We are, the text says, doomed to maintain this half-friend-half-foe relationship with ‘something in our destiny,’ still left untouched ‘by the malicious ravens.’ Black ravens play an important part in Russian pre-Christian mythology; they usually symbolise Death. The song probably says that those of us who will be still alive will envy the dead. A very dismal vision of Russian life as a purgatorium, shared only by relatively few artists. I do not subscribe to it, and yet I felt like it wouldn’t be very fair not to mention those artists in our course altogether. It is the second part of the verse, though, that makes the whole of it so remarkable.

For thousands of years we are doomed to be waiting for the Driver, and then

We who have hearts of the rich but carry beggar’s bags will flop down in the mud, when [he] yells at us, ‘Go down!’

The Driver definitely must be seen as the Vozhd, the National leader, the Tsar. To be honest, I would not know what to say if you asked me where the line between a vozhd and a tsar should be drawn. To me, all these terms are synonymous, de facto if not de jure. Russia has always been, and still is, an authoritarian state. (This is what you wanted me to say, didn’t you?) To ignore this fact of our social reality would be absurd, and yet, your humble lecturer and Igor Sarukhanov happen to have diametrically opposed views on whether having a monarch is beneficial or bad for a nation. Any admirer of the British royal family would perhaps be on my side… We are not talking about my humble person, though. For Igor Sarukhanov, the Driver cannot help being a tyrant and a dictator, one who shouts at you ‘Go down!’—and then you bluntly fall in the mud, a rich man in your heart though you are. You probably remember Boris Berezovsky and the sad end of his life: he, too, had to obey this command and to ‘go down,’ speaking metaphorically. In Russia, you cannot contradict the Driver, however rich you are.

My subjective opinion is that Sarukhanov’s characters with their ‘hearts of the rich’ can hardly earn sympathies of an average Russian. It is the ‘poor and condemned,’ to use Dostoyevsky’s phrase, who win our hearts. We are not really sorry for the rich, thrown in the mud. Would the artist attribute ‘hearts of saints’ to his protagonists he undoubtedly would make us love them. The problem is, saints are not upset by the command to go down. This is what they are doing all the time, anyway. It reminds me of a short talk between the Russian Tsar and Bazil the Blessed, fool for Christ, in Boris Godunov, Modest Mussorgsky’s famous opera. Why does the beggar reject monarch’s humble request to pray for the salvation of tsar’s soul? Another question that we might want to discuss later on.

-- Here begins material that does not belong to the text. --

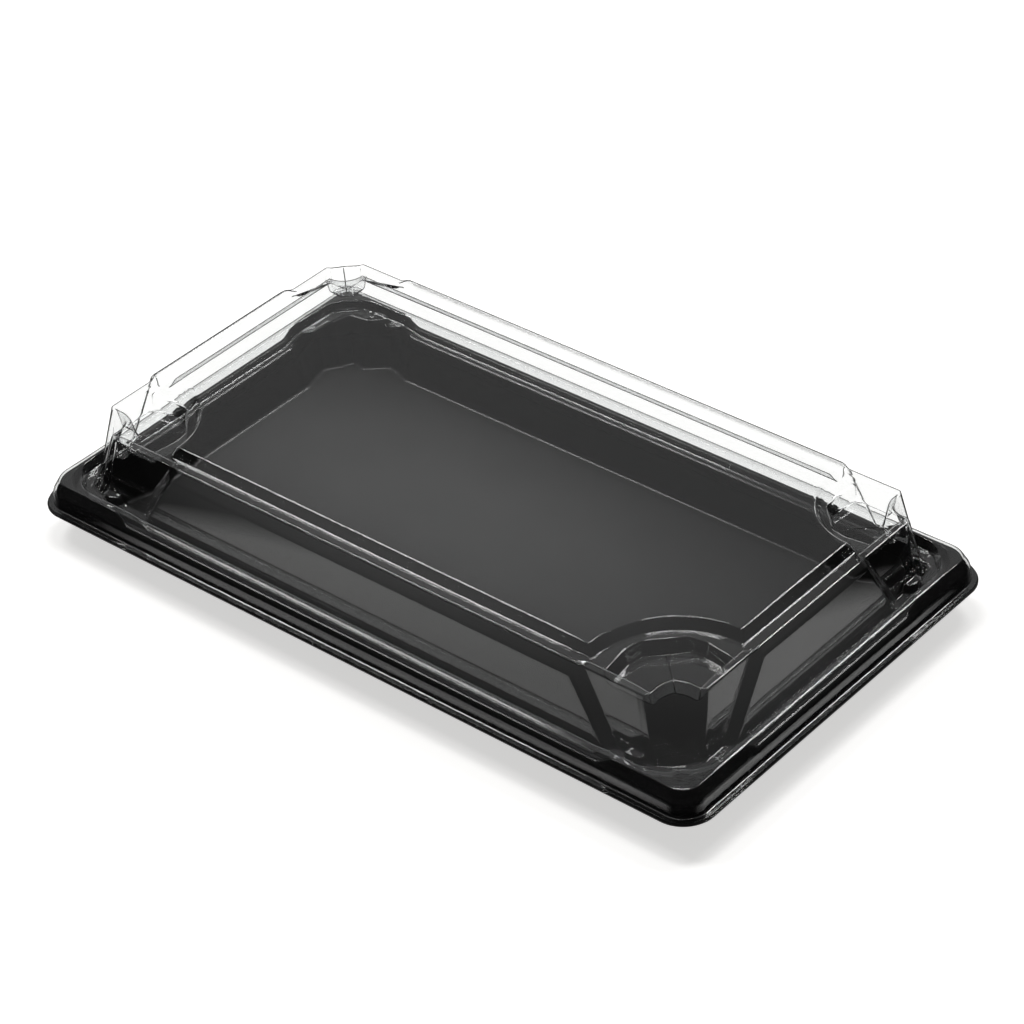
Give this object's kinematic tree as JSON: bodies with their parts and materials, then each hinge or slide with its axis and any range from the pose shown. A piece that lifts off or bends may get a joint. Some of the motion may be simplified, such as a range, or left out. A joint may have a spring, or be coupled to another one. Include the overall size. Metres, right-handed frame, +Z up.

The whole of the second verse can basically be seen—or, rather, heard—as the voice of the Russian liberal intelligentsia, moaning about the fact that the ‘only civilised people in this wild country’ (sarcasm on my side) are forced to ‘go down’ by the Driver, be this Driver Nicholas I, Joseph Stalin, or Vladimir Putin. The pro-Western liberal intelligentsia in Russia will be lamenting until the second arrival of Christ. If Christ Himself asked those people to follow Him, to join Him in the Heavenly Kingdom, and to please leave behind all their petty thoughts and bad mental habits, this being the only condition for their rise—they would still say the strict Driver had forced them to go down. Does it sound too ecclesiastical? I cannot help it.

There are two things that reconcile me with this song, though, one of them being sweet memories of my adolescence. All these songs—along with some understanding of them—have been ‘transmitted’ to me by one of my teachers, a person of whom I think very highly, so they cannot be really bad, however sentimental it may sound. The second reason is the third verse of ‘Skripka-Lisa’ that asks us to

[g]et to the very bottom, come what may; let Sorrow and Darkness haunt you.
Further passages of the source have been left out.